Court of Appeals of Idaho

June 18, 2013

STATE OF IDAHO, Plaintiff-Respondent,
v.
DARRELL WAYNE JACKSON, Defendant-Appellant.

UNPUBLISHED OPINION

2013 Unpublished Opinion No. 538

Appeal from the District Court of the Fourth Judicial District, State of Idaho, Ada County. Hon. Thomas F. Neville, District Judge.

Order relinquishing jurisdiction, affirmed.

Dennis A. Benjamin of Nevin, Benjamin, McKay & Bartlett, LLP, Boise, for appellant.

Hon. Lawrence G. Wasden, Attorney General; Lori A. Fleming, Deputy Attorney General, Boise, for respondent.

Before GUTIERREZ, Chief Judge; LANSING, Judge; and MELANSON, Judge.

PER CURIAM

In this case we are asked to determine whether the district court abused its discretion in refusing to grant probation following a period of retained jurisdiction. We are also asked to review a unified sentence of eight years, with a minimum period of confinement of one year, for burglary. We affirm.

Darrell Wayne Jackson pled guilty to one count of burglary. I.C. § 18-1401. Following his plea, Jackson was sentenced to eight years, with a minimum period of confinement of two years. The district court retained jurisdiction for 365 days, and Jackson was sent to participate in the rider program.

After Jackson completed rider, the Department of Corrections recommended probation. The district court relinquished jurisdiction. The district court did, however, sua sponte reduce Jackson's sentence to a unified term of eight years, with a minimum period of confinement of one year. Jackson appeals, claiming that the district court erred by refusing to grant probation in light of the recommendation of probation. He also argues that the sentence of eight years, with a minimum period of confinement of one year, is excessive and constitutes an abuse of discretion.

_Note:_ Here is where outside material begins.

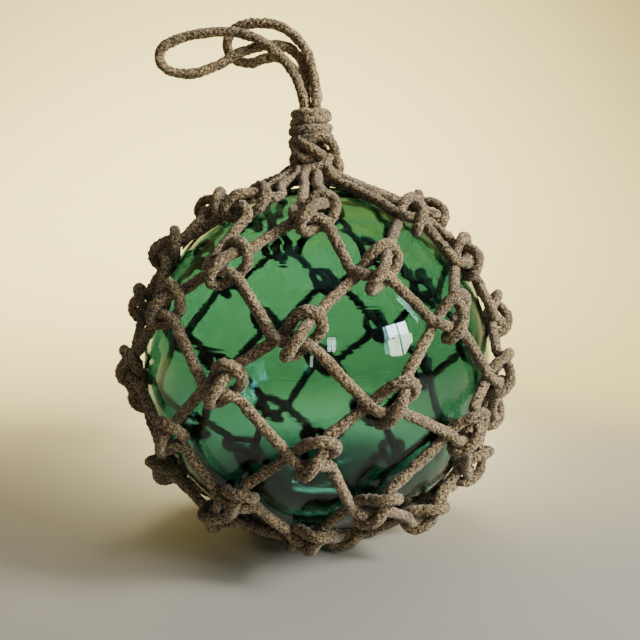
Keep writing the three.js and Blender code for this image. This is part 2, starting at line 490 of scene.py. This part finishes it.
def braided_rope_tree():
    """Sweeps a round section along chains of points and raises the braid on it."""
    tree = bpy.data.node_groups.new("Braided rope", "GeometryNodeTree")
    for name, kind, value in (
        ("Geometry", "NodeSocketGeometry", None),
        ("Diameter", "NodeSocketFloat", 0.008),
        ("Sides", "NodeSocketInt", 20),
        ("Strands", "NodeSocketInt", 5),
        ("Pitch", "NodeSocketFloat", 0.0055),
        ("Relief", "NodeSocketFloat", 0.0009),
        ("Unevenness", "NodeSocketFloat", 0.0026),
        ("Material", "NodeSocketMaterial", None),
    ):
        socket = tree.interface.new_socket(name, in_out="INPUT", socket_type=kind)
        if value is not None:
            socket.default_value = value
    tree.interface.new_socket("Geometry", in_out="OUTPUT", socket_type="NodeSocketGeometry")
    n = NodeTree(tree)
    given = n.add("NodeGroupInput").outputs

    def stored(geometry, name, value):
        node = n.add(
            "GeometryNodeStoreNamedAttribute", {"Geometry": geometry, "Name": name, "Value": value}
        )
        return node.outputs[0]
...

We note that the decision to place a defendant on probation or whether, instead, to relinquish jurisdiction over the defendant is a matter within the sound discretion of the district court and will not be overturned on appeal absent an abuse of that discretion. State v. Hood, 102 Idaho 711, 712, 639 P.2d 9, 10 (1981); State v. Lee, 117 Idaho 203, 205-06, 786 P.2d 594, 596-97 (Ct. App. 1990).

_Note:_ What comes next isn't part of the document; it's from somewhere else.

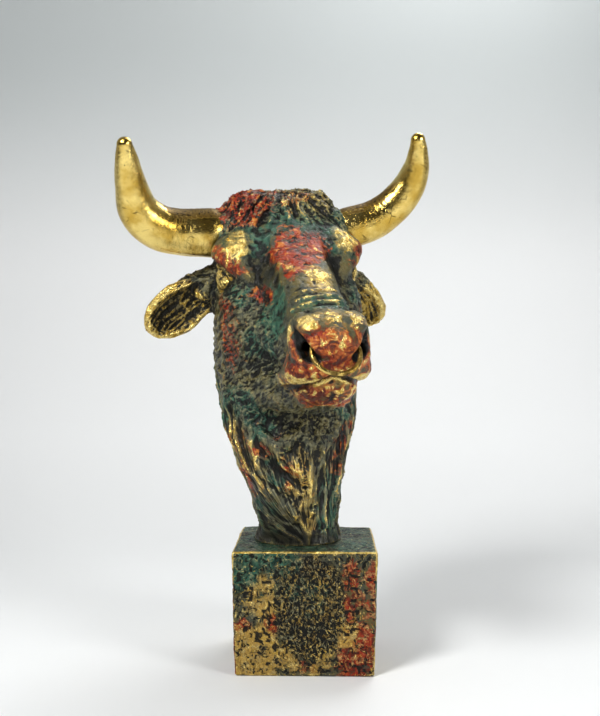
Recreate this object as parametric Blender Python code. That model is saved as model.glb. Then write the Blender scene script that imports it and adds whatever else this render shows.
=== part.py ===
"""Bull's head on a bowed neck, cast with its neck and ears, on a square plinth.

Two smooth gilt horns are seated in sockets beside the poll, and a gilt ring hangs through the nose.
Metres, +Z up, origin at the middle of the plinth's underside. The bull faces -Y and looks a little to
its own left. Places on the head are shares of its length, along three axes of its own: ahead to the
muzzle, to the bull's left, and up out of the forehead.
"""

import math

import bmesh
import bpy
import numpy as np

# Plinth
PLINTH_WIDTH = 0.1030
PLINTH_DEPTH = 0.1010
PLINTH_HEIGHT = 0.0890
PLINTH_FLARE = 0.0012
PLINTH_EDGE = 0.0022

# Head and neck
HEAD_LENGTH = 0.215
HEAD_SINK = 0.056
HEAD_OFFSET = (-0.107, -0.073)
HEAD_YAW = math.radians(16.0)
HEAD_TILT = math.radians(27.0)
HEAD_ROLL = math.radians(4.0)
NECK_HEIGHT = 0.245
NECK_WIDTH = 0.109

# Nose ring
RING_DIAMETER = 0.0345
RING_WIRE = 0.0034

# Fits and facets
FIT_GAP = 0.0003
HORN_SEAT = 0.012
SKIN_CELL = 0.0020
CAST_TRIANGLES = 6400
HORN_SIDES = 16
RING_SIDES = 8
RING_STEPS = 28


def head_axes():
    """The head's three axes in the part's frame, one in each row."""
    ahead = np.array(
        [
            math.sin(HEAD_YAW) * math.cos(HEAD_TILT),
            -math.cos(HEAD_YAW) * math.cos(HEAD_TILT),
            -math.sin(HEAD_TILT),
        ]
    )
    level = np.array([math.cos(HEAD_YAW), math.sin(HEAD_YAW), 0.0])
    crown = np.cross(ahead, level)
    left = level * math.cos(HEAD_ROLL) + crown * math.sin(HEAD_ROLL)
    return np.stack([ahead, left, np.cross(ahead, left)])


AXES = head_axes()
# The head hangs from the top of the neck; its offset is in shares of the neck's width
HEAD_PLACE = np.append(np.multiply(HEAD_OFFSET, NECK_WIDTH), PLINTH_HEIGHT + NECK_HEIGHT - HEAD_SINK)


def to_head(points):
    return (points - HEAD_PLACE) @ AXES.T / HEAD_LENGTH


def from_head(shares):
    return HEAD_PLACE + HEAD_LENGTH * (np.asarray(shares, float) @ AXES)


# Horns: a row is a place on the head and the horn's radius there, all as shares of the head's length

HORNS = {
    "horn_right": [
        (-0.200, -0.250, 0.141, 0.087),
        (-0.200, -0.367, 0.150, 0.081),
        (-0.195, -0.440, 0.173, 0.0785),
        (-0.190, -0.500, 0.233, 0.071),
        (-0.180, -0.525, 0.325, 0.055),
        (-0.165, -0.537, 0.415, 0.040),
        (-0.155, -0.543, 0.473, 0.026),
    ],
    "horn_left": [
        (-0.200, 0.255, 0.142, 0.075),
        (-0.200, 0.345, 0.168, 0.072),
        (-0.200, 0.418, 0.219, 0.066),
        (-0.195, 0.470, 0.290, 0.059),
        (-0.185, 0.489, 0.365, 0.047),
        (-0.175, 0.487, 0.430, 0.034),
        (-0.170, 0.480, 0.471, 0.026),
    ],
}


# How far back from its root each horn's collar ends, as a share of the first row's step
HORN_COLLARS = {"horn_right": 0.55, "horn_left": 0.9}
# How softly the eyeball and lids run together
LID_BLEND = 0.020


# Distances to simple masses, negative inside, and how masses run together. Points come in compact
# patches, so a mass whose box lies far from the patch gives one rough distance for all of it.


def join(a, b, blend):
    if np.min(b - a) >= blend:
        return a
    h = np.clip(0.5 + 0.5 * (b - a) / blend, 0.0, 1.0)
    return b + (a - b) * h - blend * h * (1.0 - h)


def cut(a, b, blend):
    return -join(-a, b, blend)


def apart(p, low, high):
    return float(np.linalg.norm(np.maximum(0, np.maximum(low - p.max(axis=0), p.min(axis=0) - high))))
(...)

The record in this case shows that the district court properly considered the information before it and determined that probation was not appropriate. We hold that Jackson has failed to show that the district court abused its discretion, and we therefore affirm the order relinquishing jurisdiction.

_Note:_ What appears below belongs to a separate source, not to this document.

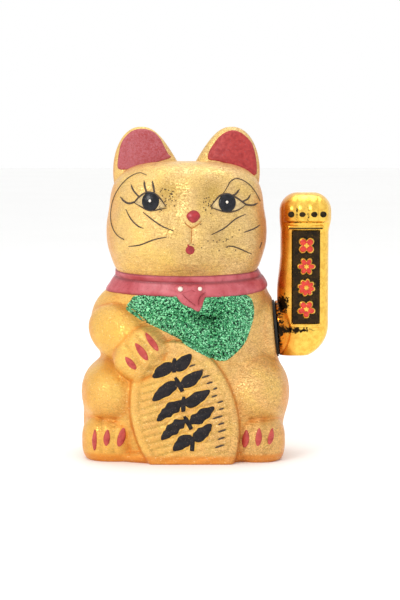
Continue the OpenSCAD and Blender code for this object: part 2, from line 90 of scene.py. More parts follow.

Jackson also contends that the unified sentence eight years, with a minimum period of confinement of one year, , is excessive and constitutes an abuse of discretion. Sentences are reviewed for an abuse of discretion. Our appellate standard of review and the factors to be considered when evaluating the reasonableness of a sentence are well-established. State v. Burdett, 134 Idaho 271, 1 P.3d 299 (Ct. App. 2000); State v. Sanchez, 115 Idaho 776, 769 P.2d 1148 (Ct. App. 1989); State v. Reinke, 103 Idaho 771, 653 P.2d 1183 (Ct. App. 1982); State v. Toohill, 103 Idaho 565, 650 P.2d 707 (Ct. App. 1982). When reviewing the length of a sentence, we consider the defendant's entire sentence. State v. Oliver, 144 Idaho 722, 726, 170 P.3d 387, 391 (2007).

Jackson argues that all of the relevant goals of sentencing could have been accomplished with probation. As noted above, however, the district court found that probation was not an appropriate course of action in Jackson's case. The record does not indicate that the district court abused its discretion in this case. Accordingly, the sentence is affirmed.

The order of the district court relinquishing jurisdiction and Jackson's sentence are affirmed.